Print the listing below from its opening line through the line holding "# ---- driving", both ends included.

Data shown
....

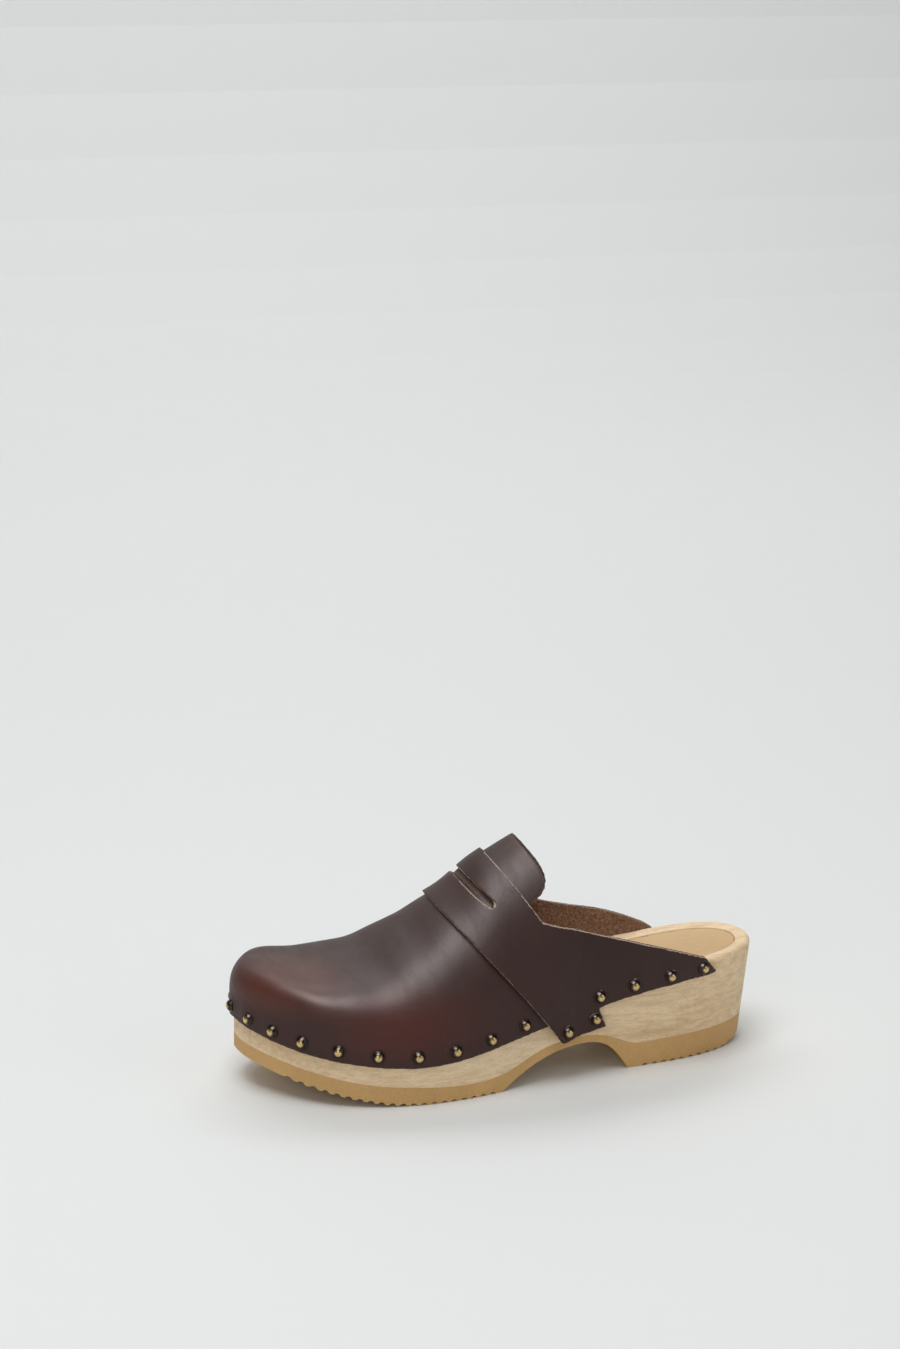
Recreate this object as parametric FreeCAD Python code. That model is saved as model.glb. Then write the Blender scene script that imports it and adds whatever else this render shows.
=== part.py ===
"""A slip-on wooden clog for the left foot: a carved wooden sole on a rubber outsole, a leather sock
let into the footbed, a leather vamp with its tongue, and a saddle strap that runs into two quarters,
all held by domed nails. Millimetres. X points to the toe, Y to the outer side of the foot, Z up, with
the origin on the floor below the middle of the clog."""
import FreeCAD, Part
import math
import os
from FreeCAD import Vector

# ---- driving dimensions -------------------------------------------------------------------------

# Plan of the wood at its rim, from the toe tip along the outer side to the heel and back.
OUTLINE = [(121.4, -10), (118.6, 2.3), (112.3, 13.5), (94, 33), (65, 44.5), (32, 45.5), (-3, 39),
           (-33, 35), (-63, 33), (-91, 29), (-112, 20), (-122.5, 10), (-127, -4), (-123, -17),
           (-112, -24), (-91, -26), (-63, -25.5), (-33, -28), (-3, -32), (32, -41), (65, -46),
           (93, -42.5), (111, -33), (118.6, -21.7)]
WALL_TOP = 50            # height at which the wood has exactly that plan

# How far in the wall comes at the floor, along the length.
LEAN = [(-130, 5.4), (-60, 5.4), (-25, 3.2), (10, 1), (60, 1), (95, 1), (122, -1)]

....

Answer in full
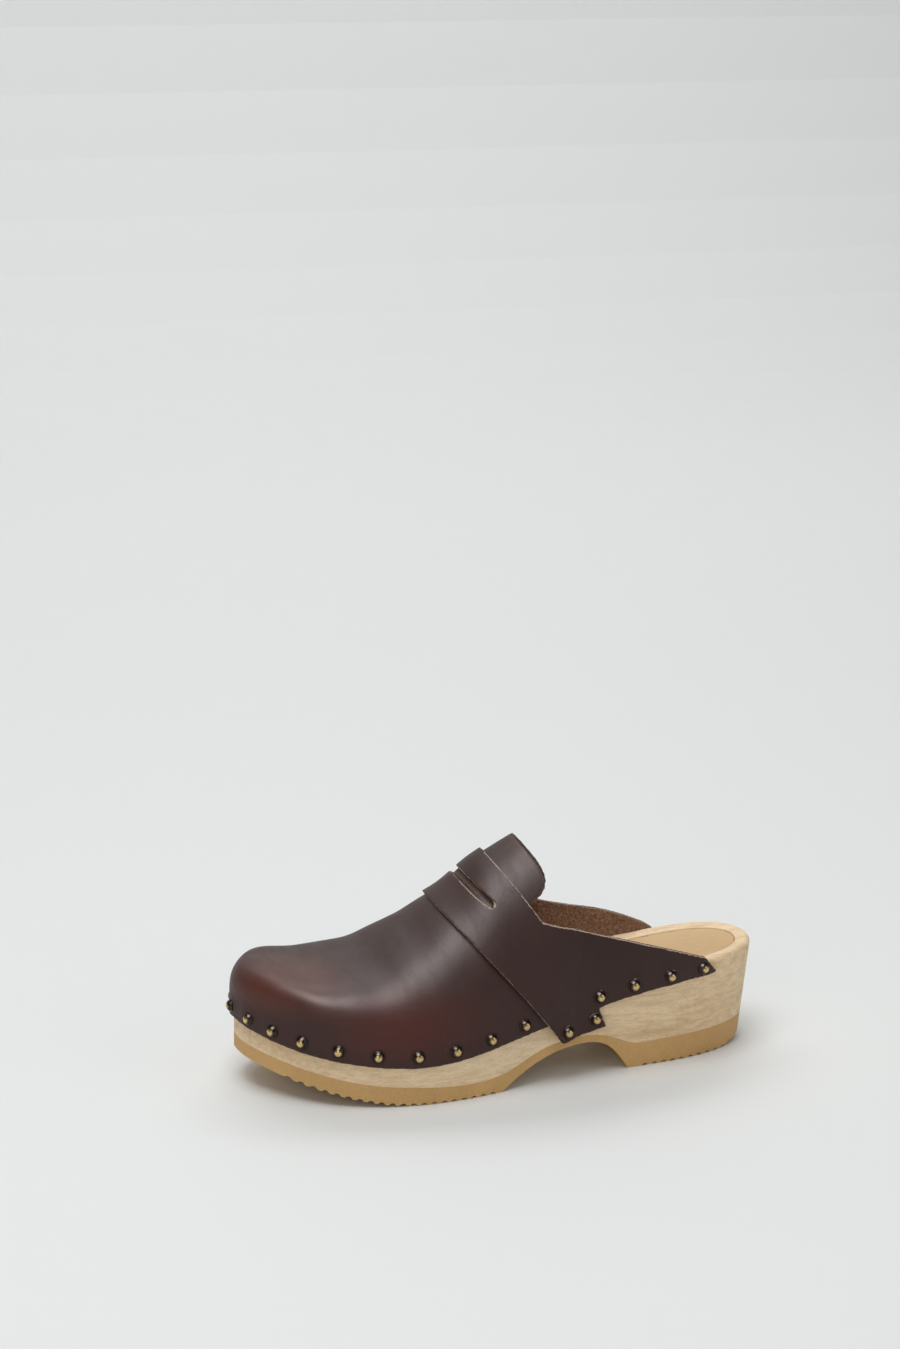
Recreate this object as parametric FreeCAD Python code. That model is saved as model.glb. Then write the Blender scene script that imports it and adds whatever else this render shows.
=== part.py ===
"""A slip-on wooden clog for the left foot: a carved wooden sole on a rubber outsole, a leather sock
let into the footbed, a leather vamp with its tongue, and a saddle strap that runs into two quarters,
all held by domed nails. Millimetres. X points to the toe, Y to the outer side of the foot, Z up, with
the origin on the floor below the middle of the clog."""
import FreeCAD, Part
import math
import os
from FreeCAD import Vector

# ---- driving dimensions -------------------------------------------------------------------------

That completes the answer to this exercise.